Another very important factor is the efficiency rating of the furnace, boiler or stove you’re considering buying. The calculator allows you to enter that rating and further refines the cost per million BTu’s. Using the approximate efficiencies provided by the EIA, the rankings change; coal beats wood, and fuel oil beats natural gas



Specialty retailers

Expert assistance when choosing a hearth product is invaluable. Planning and installing fireplaces, stoves and their venting systems require experience, technical knowledge and skill. Numerous decisions — from proper floor protection to appliance sizing and placement of the venting system — should all be made with the expertise of a specialist.

A specialty retailer demonstrates many models of fireplaces and other hearth products (some burning, and some not) in the showroom and has staff on hand to explain the benefits of each and answer any questions.

Be sure your hearth product retailer will be there when and if you need help with your purchase in the future or assist you if a warranty issue arises.



Installation

Professional installation by a qualified technician is essential to the proper performance and safety of a hearth product and its venting system.
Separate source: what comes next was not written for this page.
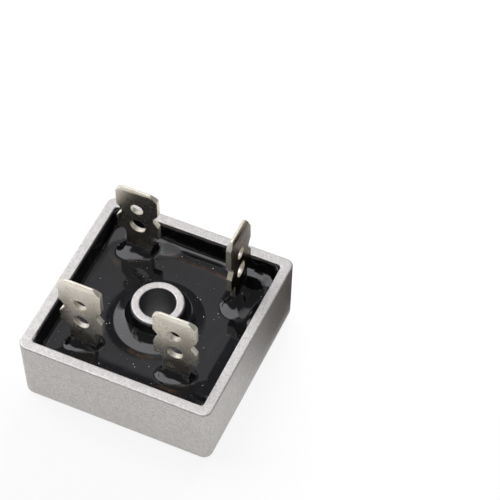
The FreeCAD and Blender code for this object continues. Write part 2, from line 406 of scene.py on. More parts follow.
@finish("plated_blade", Metallic=1.0)
def plated_blade(graph):
    """Warm grey plating over stamped brass: fine lengthwise rub marks, faint stains and small specks.

    The flat faces of the turned blade at the rear right are painted dark brown: a painted dark reflection.
    """
    place = graph.place()
    long_rub = graph.noise(graph.place(stretch=(1, 1, 0.12)), 0.16, 2.0)
    stains = graph.noise(place, 1.8, 3.0)
    specks = graph.steps(graph.noise(place, 0.32, 1.0), 0.75, 0.79)
    colour = graph.mix(graph.steps(stains, 0.35, 0.7), (0.80, 0.76, 0.67, 1), (0.73, 0.68, 0.58, 1))
    cut = graph.kept("cut_edge")
    plan = graph.axes(place)
    # Painted reflection: the turned blade's flat faces, but not its cut edges, are darkened to brown
    turned = graph.steps(plan.out("X"), *dark_reflection_right_of) * graph.steps(plan.out("Y"), *dark_reflection_behind)
    tarnish_and_painted_reflection = turned * (1.0 - cut) * graph.steps(stains, 0.15, 0.45, 0.75)
    colour = graph.mix(tarnish_and_painted_reflection, colour, (0.19, 0.145, 0.105, 1))
    colour = graph.mix(specks * 0.4, colour, (0.42, 0.37, 0.30, 1))
    rough = 0.24 + graph.steps(stains, 0.3, 0.8) * 0.06 + long_rub * 0.04 + cut * 0.18
    height = long_rub * 0.7 + graph.noise(place, 0.5, 2.0) * 0.3
    return colour, rough, graph.bump(height, 0.06, 0.01)


@finish("black_resin", IOR=1.5)
def black_resin(graph):
    """Poured black resin: glossy, a touch wavy, with faint smears that dull it and patchy brown lines of
    painted reflection.
    """
    place = graph.place()
    smears = graph.steps(graph.noise(graph.place(stretch=(1, 0.5, 1)), 1.6, 4.0), 0.45, 0.75)
    fine = graph.noise(place, 0.25, 2.0)
    colour = graph.mix(smears * 0.6, (0.004, 0.004, 0.005, 1), (0.010, 0.010, 0.012, 1))
    patchy = graph.steps(graph.noise(place, 1.3, 3.0), 0.36, 0.55, 0.4)
    # Painted reflection: patchy brown lines mixed into the colour along the lines kept on the points
    colour = graph.mix(graph.kept("residue") * patchy, colour, (0.042, 0.022, 0.012, 1))
    height = graph.noise(place, 2.6, 2.0) * 0.9 + fine * 0.04
    return colour, 0.035 + smears * 0.07, graph.bump(height, 0.12, 0.05)


@finish("pale_dust", Roughness=0.9)
def dust(graph):
    """Pale dust that settled on the resin."""
    tone = graph.noise(graph.place(), 1.5, 1.0)
    colour = graph.mix(tone, (0.50, 0.50, 0.52, 1), (0.85, 0.84, 0.82, 1))
    return (colour,)


@finish("rolled_copper", Metallic=1.0)
def rolled_copper(graph):
    """Rolled copper with a faint grain along it and warm tarnish."""
    rolled = graph.noise(graph.place(stretch=(0.15, 1, 1)), 0.2, 2.0)
    tarnish_and_painted_reflection = graph.steps(graph.noise(graph.place(), 2.2, 3.0), 0.4, 0.7)
    colour = graph.mix(tarnish_and_painted_reflection, (0.86, 0.44, 0.29, 1), (0.60, 0.26, 0.16, 1))
    return colour, 0.26 + tarnish_and_painted_reflection * 0.18, graph.bump(rolled, 0.3, 0.01)


@finish("pressed_ceramic")
def pressed_ceramic(graph):
    """A white ceramic sheet with a chalky fine grain."""
    grain = graph.noise(graph.place(), 0.12, 3.0)
    colour = graph.mix(grain, (0.78, 0.77, 0.73, 1), (0.90, 0.89, 0.86, 1))
    return colour, 0.5 + grain * 0.2, graph.bump(grain, 0.3, 0.01)


@finish("sawn_silicon", Metallic=0.7)
def sawn_silicon(graph):
    """Grey silicon with a bluish shift and fine saw marks."""
    marks = graph.noise(graph.place(stretch=(0.1, 1, 1)), 0.08, 1.0)
    colour = graph.mix(graph.noise(graph.place(), 1.2), (0.15, 0.16, 0.19, 1), (0.27, 0.28, 0.31, 1))
    return colour, 0.22 + marks * 0.15, graph.bump(marks, 0.2, 0.006)


@finish("soft_solder", Metallic=1.0)
def soft_solder(graph):
    """Solder that froze with a dull crystal pattern."""
    place = graph.place()
    crystals = graph.add("ShaderNodeTexVoronoi", None, {"Vector": place, "Scale": 2.5}).out("Distance")
    colour = graph.mix(crystals, (0.62, 0.62, 0.63, 1), (0.42, 0.42, 0.44, 1))
    return colour, 0.3 + crystals * 0.3, graph.bump(crystals, 0.3, 0.02)


# Meshes


def linked(name, data):
    """A new object in the scene."""
    thing = bpy.data.objects.new(name, data)
    bpy.context.scene.collection.objects.link(thing)
    return thing


def dressed(name, mesh, material):
    """A smooth object of one material."""
    mesh.polygons.foreach_set("use_smooth", [True] * len(mesh.polygons))
    mesh.materials.clear()
    mesh.materials.append(material)
    return linked(name, mesh)


def store(mesh, label, values, domain="POINT"):
    """Keeps a number for each point or face."""
    mesh.attributes.new(label, "FLOAT", domain).data.foreach_set("value", [float(value) for value in values])


def merged_copy(node):
    """A CAD node's mesh with its loose triangles joined, as a bmesh."""
    tool = bmesh.new()
    tool.from_mesh(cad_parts[node].data)
    bmesh.ops.remove_doubles(tool, verts=tool.verts, dist=1e-7)
    return tool


def new_piece(name, points, faces, material):
    """A smooth mesh object from points in millimetres, its faces turned outwards."""
    mesh = bpy.data.meshes.new(name)
    mesh.from_pydata([tuple(float(value) * MM for value in point) for point in points], [], faces)
    tool = bmesh.new()
    tool.from_mesh(mesh)
    bmesh.ops.recalc_face_normals(tool, faces=tool.faces)
    tool.to_mesh(mesh)
    tool.free()
    return dressed(name, mesh, material)


def settled(piece):
    """The piece with its modifiers applied."""
    bpy.context.view_layer.update()
    result = bpy.data.meshes.new_from_object(piece.evaluated_get(bpy.context.evaluated_depsgraph_get()))
    piece.modifiers.clear()
    piece.data = result
    return piece


def square_loop(half, corner):
    """Points round a square with round corners, always as many."""
    straight = half - corner
    points = []
    for quarter in range(4):
        turn = quarter * math.pi / 2
        local = []
        for step in range(corner_steps + 1):
            angle = step / corner_steps * math.pi / 2
            local.append((straight + corner * math.cos(angle), straight + corner * math.sin(angle)))
        for step in range(1, side_steps):
            local.append((straight * (1 - 2 * step / side_steps), half))
        for x, y in local:
            points.append((x * math.cos(turn) - y * math.sin(turn), x * math.sin(turn) + y * math.cos(turn)))
    return np.array(points)


def round_loop(radius):
    """Points round a circle, in line with those of a square loop."""
    guide = square_loop(1.0, 0.25)
    return guide / np.linalg.norm(guide, axis=1)[:, None] * radius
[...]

Unlike a malfunctioning refrigerator, a hearth product that doesn’t do its job properly can have serious consequences. Be sure to ask your specialty retailer who they recommend for installation and service, and note that many manufacturers will not honor warranties unless the product is properly installed by a certified technician.

Pay keen attention to your owner’s manual and follow all directions and maintenance instructions. This will ensure years and years of dependable and safe heat.